Jacob does not emerge unscathed from his struggle with his mysterious adversary, a divine being who is identified by later rabbinic tradition as the guardian angel of Esau. Jacob is wounded—his hip is wrenched in its socket. After the encounter, Jacob, who has wrested a blessing from his assailant, limps on his hip. He faces his brother as he is recovering from this blow.
Jacob’s wound is remembered in the religious life of his descendants. Genesis tells us, “That is why the children of Israel to this day do not eat the thigh muscle that is on the socket of the hip, since Jacob’s hip socket was wrenched at the thigh muscle” (Gen. 32:33). This is the mitzvah of the gid hanasheh, the prohibition against eating the sciatic nerve on the hind quarters of cattle, an important facet of the dietary laws. As practiced in North America, the hind quarters of kosher-slaughtered animals are given away to non-kosher distributors; in Israel and other communities, experts remove the sciatic nerve, thereby permitting the consumption of the cuts around it. According to the Talmud, the force of the law comes from the later Sinaitic covenant, but the reason for the prohibition is as stated here in Genesis.

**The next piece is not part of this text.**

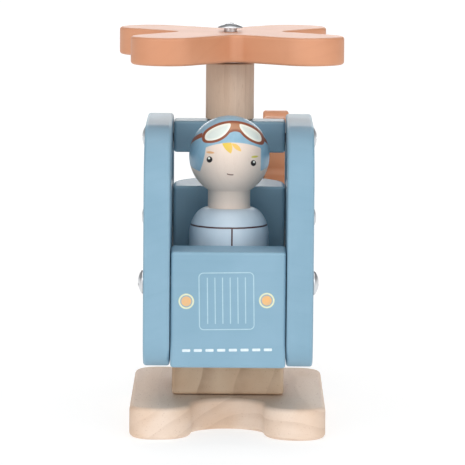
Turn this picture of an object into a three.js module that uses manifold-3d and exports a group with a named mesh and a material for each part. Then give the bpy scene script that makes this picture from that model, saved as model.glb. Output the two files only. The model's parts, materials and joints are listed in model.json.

What is the significance of this prohibition? According to the medieval work Sefer Hahinukh, a compendium on the 613 commandments according to the order in which they are found in the Torah, the prohibition against eating the sciatic nerve is a reminder of the redemption: Just as the guardian angel of Esau sought to uproot Jacob and failed, so future enemies of Israel will try to destroy Israel and will not succeed. As Jacob was healed by the sun which shone on the day following his struggle with his assailant, so in the future a radiant sun will shine its healing on the people of Israel.
I see something different at work in the prohibition against eating the gid hanasheh. As a people we are commanded to remember our wounds. In recalling our history, we are enjoined not only to recount the miracle of our survival, but to remember the losses along the way. This teaching is presented here because it is in this portion that we are named Israel. Our survival, then as now, has come at a price. As we have marched through history, overcoming enemy after enemy, we have experienced great losses, and they are etched on our very side. Though we, Israel, have prevailed against those who have sought to destroy us, we, as our ancestor Jacob, have been wounded after each attempt to eradicate us.
On another level I see the gid hanasheh as representing the wounded nature of Jacob. Clearly far from perfect, Jacob, as the other patriarchs, is a flawed hero. His physical wound gives concrete expression to his human frailties, which have been clearly evident in his life struggles. Acknowledging his frailties, Jacob can move on, and can be the father of his nation.
I believe that Jacob, the wounded leader, can be a model for the leaders of our day in a way that the untainted, all-perfect patriarch cannot be. Our students seek role models, as will their future congregants and students. All of us will need to find our role models among the ranks of the flawed and imperfect. It is in our leaders’ own strivings, in their own struggles to become better human beings and Jews and to discern God’s will for themselves and the community, that their students and congregants will find inspiration to face the challenge of being a Jew in an ever-changing world. Indeed it is these strivings that make us Israel.
The gid hanasheh speaks to all of us who are wounded, who carry scars and pains from the past. It reminds us that we can overcome these wounds and, as our ancestor Jacob did, march to a better tomorrow.